When we first began using SVN a few years ago commits typically happened once a day, if that often.  Over time we have learned that fine-grained commits offer many benefits over bulk commits, I’ve outlined a few below.

Searching commits is easier

Committing more often means that you are putting log messages on a smaller amount of work.  If you commit a small CSS fix, you’re going to write in the log “Fixing such and such css error”.  If you make that CSS fix with many other unrelated fixes throughout the day, you are unlikely to list it in the log. Ideally, most commits should be tied to a bug/case # in your bug tracking tool of choice.

Less Conflicts

In a team environment, committing often is essential for avoiding conflicts when using a non-file-locking system like SVN.  If you don’t commit multiple times a day you may find yourself resolving many conflicts or other issues at the end of the day.  

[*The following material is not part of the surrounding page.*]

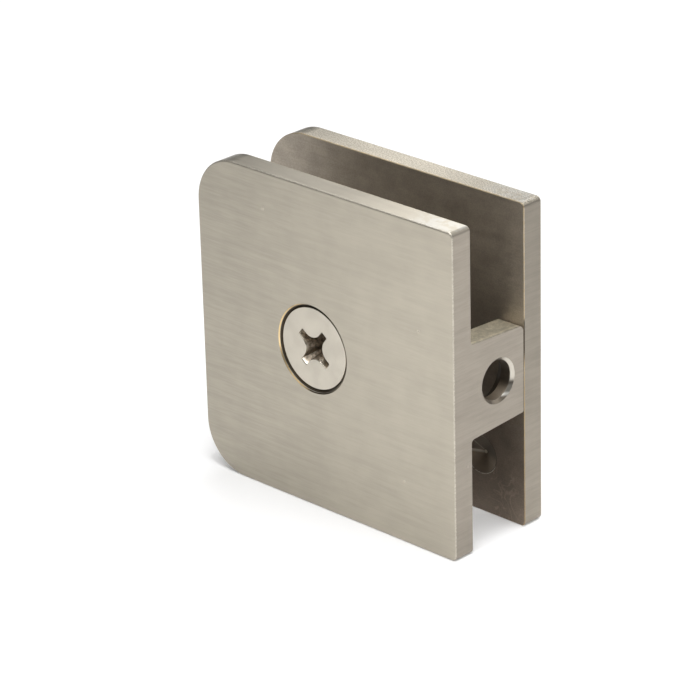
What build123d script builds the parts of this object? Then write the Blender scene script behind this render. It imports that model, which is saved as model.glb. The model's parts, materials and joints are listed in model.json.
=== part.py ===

File locking repositories seems to encourage bulk commits and less granularity in my experience.  It’s not uncommon to see entire projects and folders checked out for days or weeks in some of these environments.  These people see source code control as no more than source code backup and are missing out on the true value of scc.

Cleaner Code

How does source code control make code cleaner?  I’m sure you’ve either seen (or written yourself) code that has commented code blocks all throughout the code.  I did this in my younger days, but now it stands out as an eyesore.  There’s really no reason to check something in with commented out code in it.  If the code was previously in, then you should already have it saved to a previous revision which you can easily pull up and copy the old block of code as needed.

Less Missing Files

It’s pretty annoying when you are trying to compile a project and it turns out there is a missing file.  You have to figure out who committed the code and get them to figure out what files are missing and commit them.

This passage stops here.